> _Instruction_: Within the material below, locate the line with "Continue the OpenSCAD" and the line with "return abs(vert.co.y - front_y)", then return those two lines and all lines between them, exactly as written.

> _Records supplied_:
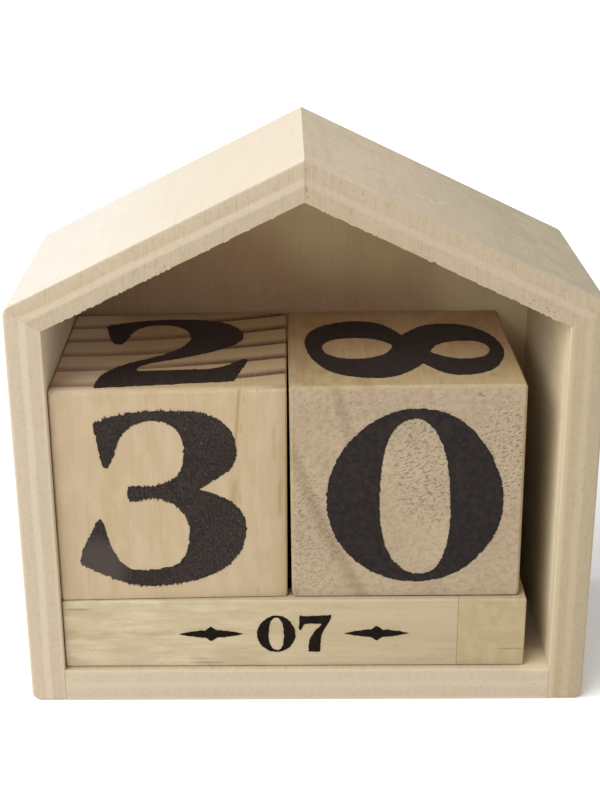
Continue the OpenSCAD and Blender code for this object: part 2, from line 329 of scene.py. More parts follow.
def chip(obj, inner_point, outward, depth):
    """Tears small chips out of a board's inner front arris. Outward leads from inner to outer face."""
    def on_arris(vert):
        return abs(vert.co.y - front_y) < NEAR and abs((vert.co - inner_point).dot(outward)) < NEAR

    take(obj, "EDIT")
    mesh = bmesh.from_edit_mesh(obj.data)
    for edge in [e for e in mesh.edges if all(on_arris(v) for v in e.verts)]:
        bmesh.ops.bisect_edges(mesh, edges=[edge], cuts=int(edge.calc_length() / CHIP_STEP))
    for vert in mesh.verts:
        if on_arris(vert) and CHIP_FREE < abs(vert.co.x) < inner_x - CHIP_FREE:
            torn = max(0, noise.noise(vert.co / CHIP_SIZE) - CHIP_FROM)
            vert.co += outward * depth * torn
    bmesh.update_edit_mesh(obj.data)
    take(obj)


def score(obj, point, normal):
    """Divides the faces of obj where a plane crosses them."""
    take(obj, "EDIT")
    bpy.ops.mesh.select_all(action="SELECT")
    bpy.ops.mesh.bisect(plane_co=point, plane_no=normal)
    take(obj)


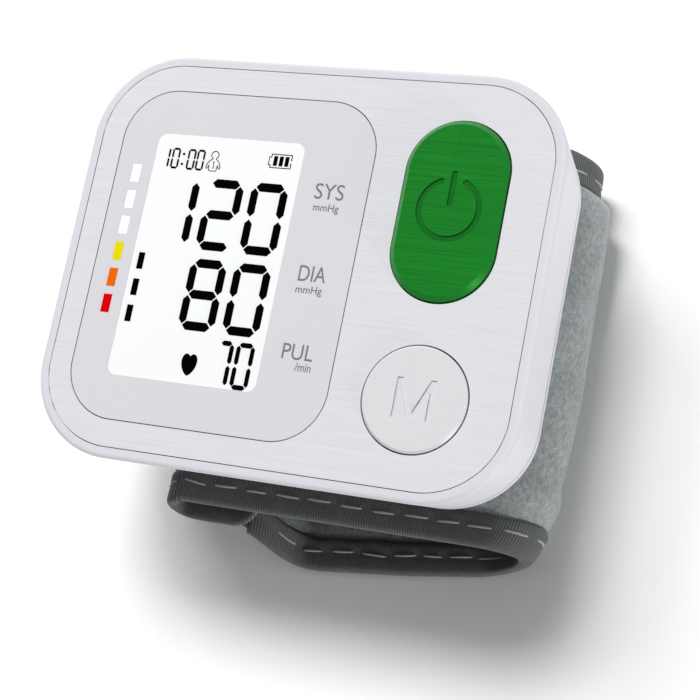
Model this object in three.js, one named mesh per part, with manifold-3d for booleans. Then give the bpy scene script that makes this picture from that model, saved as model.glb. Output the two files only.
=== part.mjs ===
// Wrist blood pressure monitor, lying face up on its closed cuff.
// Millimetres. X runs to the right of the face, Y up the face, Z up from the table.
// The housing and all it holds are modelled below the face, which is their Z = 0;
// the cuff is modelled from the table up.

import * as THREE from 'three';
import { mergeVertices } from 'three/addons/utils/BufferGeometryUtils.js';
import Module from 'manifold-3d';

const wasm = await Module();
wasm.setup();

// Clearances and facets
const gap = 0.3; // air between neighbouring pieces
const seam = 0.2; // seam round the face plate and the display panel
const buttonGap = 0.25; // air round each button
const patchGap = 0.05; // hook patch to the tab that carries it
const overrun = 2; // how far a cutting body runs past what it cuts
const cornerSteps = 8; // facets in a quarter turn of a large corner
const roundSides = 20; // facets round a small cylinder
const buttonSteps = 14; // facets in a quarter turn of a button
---
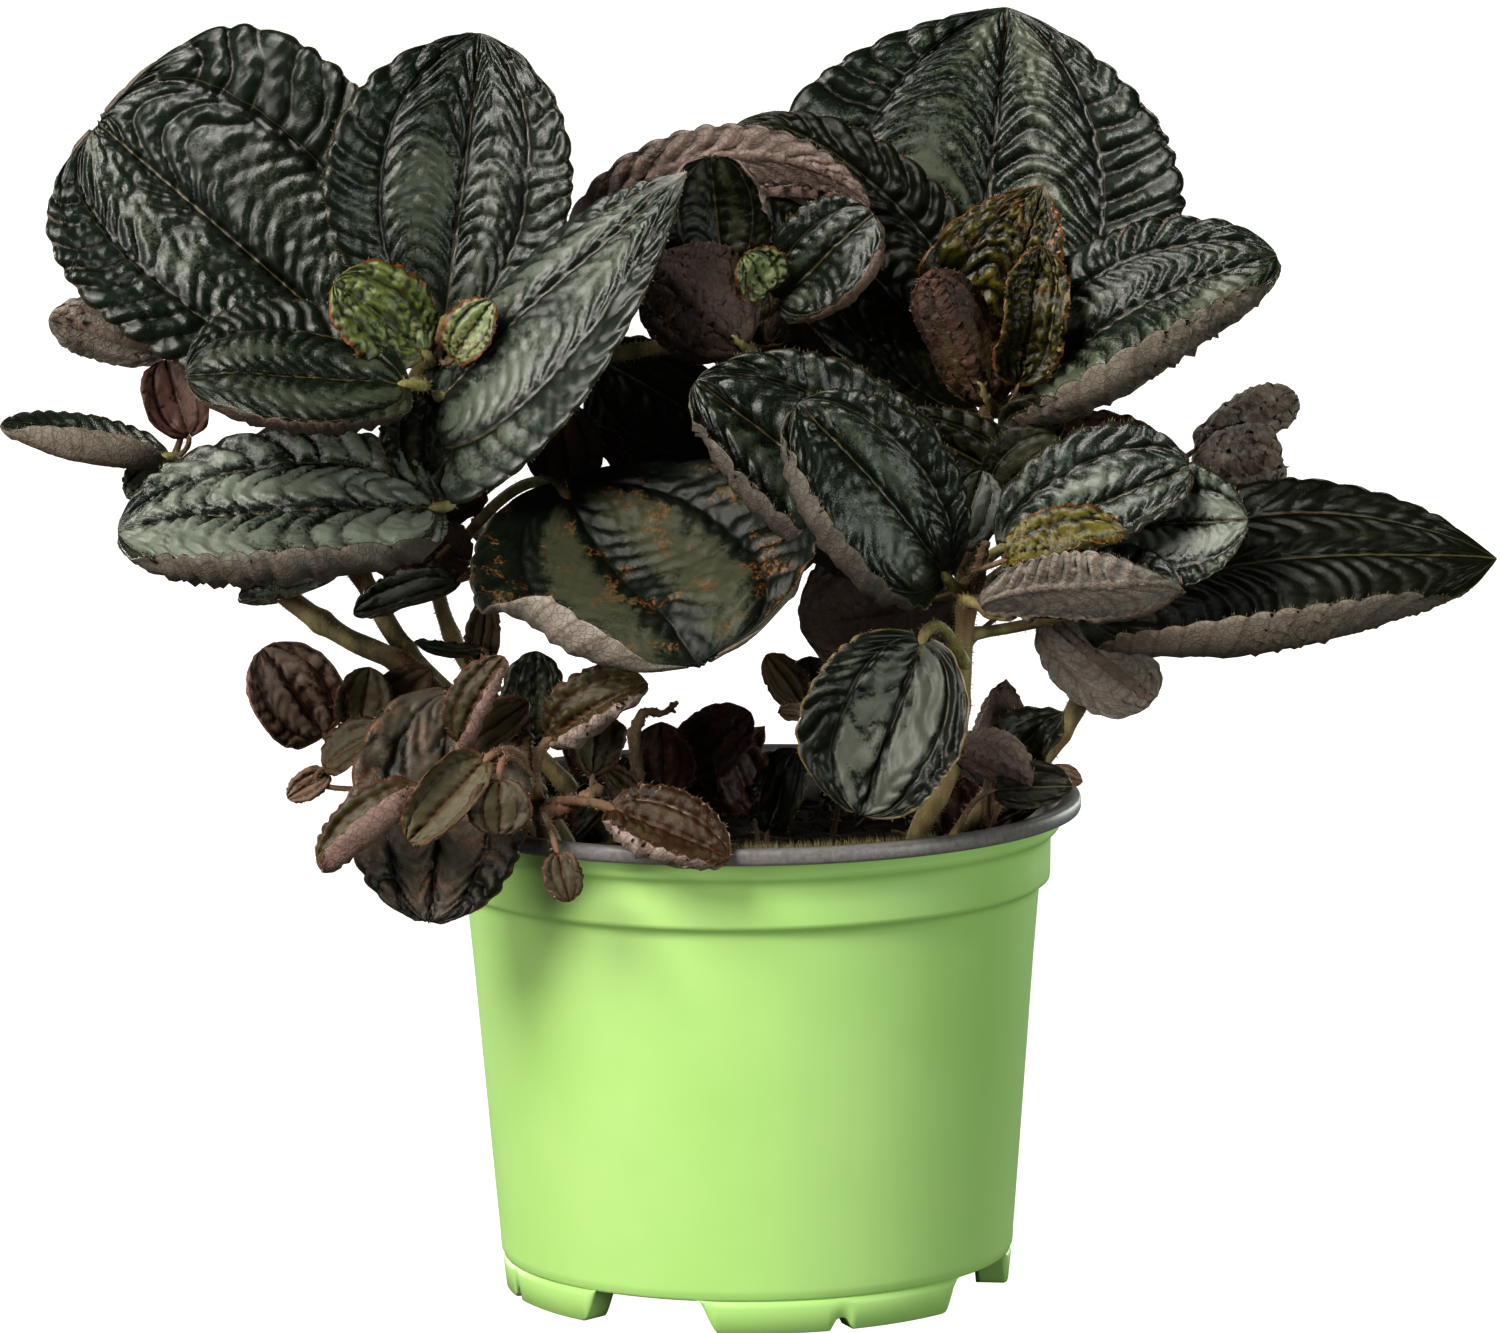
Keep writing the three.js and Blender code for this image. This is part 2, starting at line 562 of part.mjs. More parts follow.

> _Solution to the exercise_:
Continue the OpenSCAD and Blender code for this object: part 2, from line 329 of scene.py. More parts follow.
def chip(obj, inner_point, outward, depth):
    """Tears small chips out of a board's inner front arris. Outward leads from inner to outer face."""
    def on_arris(vert):
        return abs(vert.co.y - front_y) < NEAR and abs((vert.co - inner_point).dot(outward)) < NEAR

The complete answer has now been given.